> **EXERCISE**
Scan the entries below. List each line with "manifold".

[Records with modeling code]
* START *

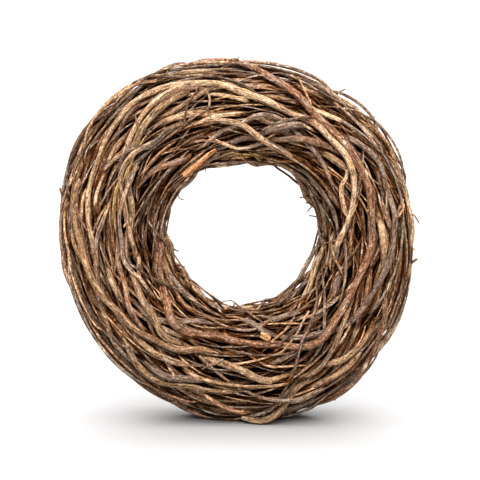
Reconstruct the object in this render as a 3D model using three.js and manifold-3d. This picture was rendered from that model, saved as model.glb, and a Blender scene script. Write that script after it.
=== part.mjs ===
/*
 * A grapevine wreath: a thick ring of dry canes, each wound up to once round a bundle of inner canes.
 *
 * The ring stands on its rim. Its axis runs along Y, its face looks to -Y, and Z is up. The origin lies on
 * the floor below the middle of the ring. Angles round the ring start at +X and turn towards +Z.
 *
 * Every cane is a loft through rings of points. Each ring lies in a half plane that ends on the ring's axis,
 * and the half planes stand at even steps round it. Where a cane passes through a half plane it has two
 * numbers: out, its distance outwards from the middle of the section, and back, its distance along +Y.
 * The canes first get rough places. Then they are pushed apart, pulled in and smoothed until they lie on one
 * another without cutting in, as canes do when a wreath is wound.
 */
import * as THREE from 'three';
import { LoftGeometry } from 'three/addons/geometries/LoftGeometry.js';
import { ParametricGeometry } from 'three/addons/geometries/ParametricGeometry.js';
import { mergeVertices } from 'three/addons/utils/BufferGeometryUtils.js';
import Module from 'manifold-3d';

const wasm = await Module();
wasm.setup();

const DEGREE = Math.PI / 180;
const TURN = 2 * Math.PI;

// The ring, in millimetres: where its axis lies, and its size before the canes settle
const AXIS_ACROSS = 5;
const AXIS_BACK = 4;
const AXIS_HEIGHT = 186;
const HOLE_RADIUS = 71;
const RIM_RADIUS = 179.5;
const RING_DEPTH = 92;

// Slow waves of the hole's and the rim's outline: how many in a turn, height, angle of the first crest
const HOLE_WAVES = [[1, 1.9, 42], [2, 1.6, -22], [3, 2, 38]];
const RIM_WAVES = [[1, 5, -115], [2, 4.3, -57], [3, 3.9, 29], [4, 2, 38]];

// The layer of canes round the inner bundle, the gap between canes, and how far the floor flattens them
const SKIN = 13;
const GAP = 0.4;
const FLOOR_BITE = 1.8;

// The half planes, and the sides of a cane
const SLICES = 36;
const STEP = TURN / SLICES;
const CANE_SIDES = 5;

// The inner bundle's strands, how often they twist in a turn, their relief, and its rings
const STRANDS = 10;
const STRAND_TWIST = 6;
const STRAND_DEPTH = 0.2;
const STRAND_SIDES = 3;
const BUNDLE_RINGS = 40;

// A cane's shape: how much a knot swells it, how far apart its knots are, and how much it tapers
const KNOT = 1.1;
const KNOT_STEPS = 4;
const TAPER = 0.3;

// The broken side shoot on each of the canes that show best
const STUB_ROOT = 1.7;
const STUB_TIP = 1.1;
const STUB_LENGTH = 5;
const STUB_LEAN = 0.8;

// The canes that the face shows best, each with its radius and points across and up from the ring's axis.
// It runs on at either end for so many steps, and turns so far round the section on the way.
const FACE_VINES = [
  {
    radius: 2.9,
    points: [[-70, -80], [-52, -75], [-28, -78], [6, -83], [38, -78], [61, -58], [84, -37], [91, 10],
      [86, 61], [67, 97], [37, 116], [14, 122]],
    before: [4, -0.1],
    after: [6, 0.15],
  },
  {
    radius: 3.2,
    points: [[-121, -7], [-116, -41], [-104, -73], [-97, -101], [-70, -125]],
    before: [6, 0.1],
    after: [6, -0.15],
  },
  {
    radius: 3.2,
    points: [[-138, -55], [-125, -74], [-106, -95], [-85, -115]],
    before: [5, -0.1],
    after: [6, 0.1],
  },
  {
    radius: 3.3,
    points: [[-72, 128], [-111, 103], [-129, 81], [-137, 64], [-138, 38], [-137, 0]],
    before: [5, -0.1],
    after: [8, 0.1],
  },
  {
    radius: 3.5,
    points: [[-134, -96], [-113, -110], [-95, -121], [-72, -131], [-38, -140], [6, -146]],
    before: [6, -0.15],
    after: [7, 0.1],
  },
  {
    radius: 3.3,
    points: [[146, -40], [155, -29], [156, -14], [152, 0], [145, 20], [136, 44], [124, 62]],
    before: [6, -0.2],
    after: [8, 0.15],
  },
  {
    radius: 4.0,
    points: [[-108, 38], [-106, 5], [-104, -31], [-97, -54], [-85, -78], [-58, -102], [-20, -118]],
    before: [5, -0.15],
    after: [7, -0.15],
  },
  {
    radius: 3.3,
    points: [[95, 89], [79, 102], [62, 114], [43, 126], [20, 138], [-4, 146], [-32, 152], [-50, 151],
      [-73, 138], [-97, 119]],
    before: [6, 0.15],
    after: [4, 0.1],
  },
  {
    radius: 3.4,
    points: [[105, -80], [122, -65], [139, -31], [142, 0], [143, 44], [136, 81], [120, 97], [100, 107]],
    before: [5, 0.2],
    after: [6, 0.2],
  },
  {
    radius: 4.3,
    points: [[-67, -84], [-28, -92], [18, -99], [62, -98], [91, -78], [112, -37], [132, 5], [126, 38],
      [119, 61], [97, 96], [72, 119]],
    before: [5, 0.15],
    after: [5, -0.25],
  },
  {
    radius: 3.2,
    points: [[-49, -144], [-28, -155], [6, -150], [40, -141], [75, -125]],
    before: [5, -0.1],
    after: [6, 0.1],
  },
  {
    radius: 3.3,
    points: [[6, 114], [-38, 118], [-56, 113], [-79, 100], [-90, 92], [-108, 90], [-119, 79], [-116, 60],
      [-112, 35]],
    before: [5, 0.1],
    after: [5, 0.05],
  },
  {
    radius: 2.4,
    points: [[-97, 85], [-104, 72], [-113, 50], [-118, 14], [-117, -20]],
    before: [2, 0],
    after: [5, 0.1],
  },
  {
    radius: 2.6,
    points: [[-140, -35], [-145, -52], [-139, -70], [-131, -83]],
    before: [3, 0.05],
    after: [6, -0.15],
  },
  {
    radius: 3.7,
    points: [[-169, 52], [-164, 31], [-159, 0], [-148, -25]],
    before: [0, 0],
    after: [8, 0.15],
  },
];

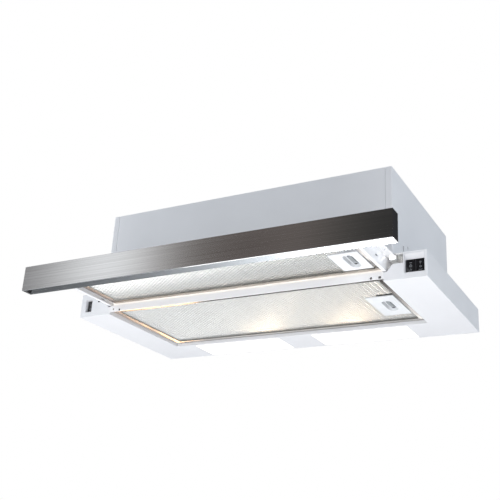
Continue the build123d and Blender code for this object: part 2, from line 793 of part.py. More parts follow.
with BuildPart() as glide_strips:
    for sign in (-1, 1):
        block(
            (sign * (rail_x + 4.5), sign * (guide_wall_x - 0.5)),
            (guide_y[0], guide_y[1] - 5),
            (guide_shelf + 1, strip_top),
        )
glide_strips.part.label = "glide_strips"
export_step(glide_strips.part, "parts/glide_strips.step")

with BuildPart() as drawer_microswitch:
    block((rail_x + 6, rail_x + 12), microswitch_y, microswitch_z)
    block((rail_x + 0.8, rail_x + 6), lever_y, lever_z)
drawer_microswitch.part.label = "drawer_microswitch"
export_step(drawer_microswitch.part, "parts/drawer_microswitch.step")

# ---- Drawer ----
rail_inner = rail_x - rail_t
rear_rail_y = drawer_filter_end + 1.5
rear_rail_top = -10.0
hem_h = 5.0
screw_head_t = 1.6
tab_heights = (-20.0, -7.5)
tab_screws = [(x, z) for x in both(tab_x) for z in tab_heights]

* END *

> **COMPLETE ANSWER**
Reconstruct the object in this render as a 3D model using three.js and manifold-3d. This picture was rendered from that model, saved as model.glb, and a Blender scene script. Write that script after it.
import Module from 'manifold-3d';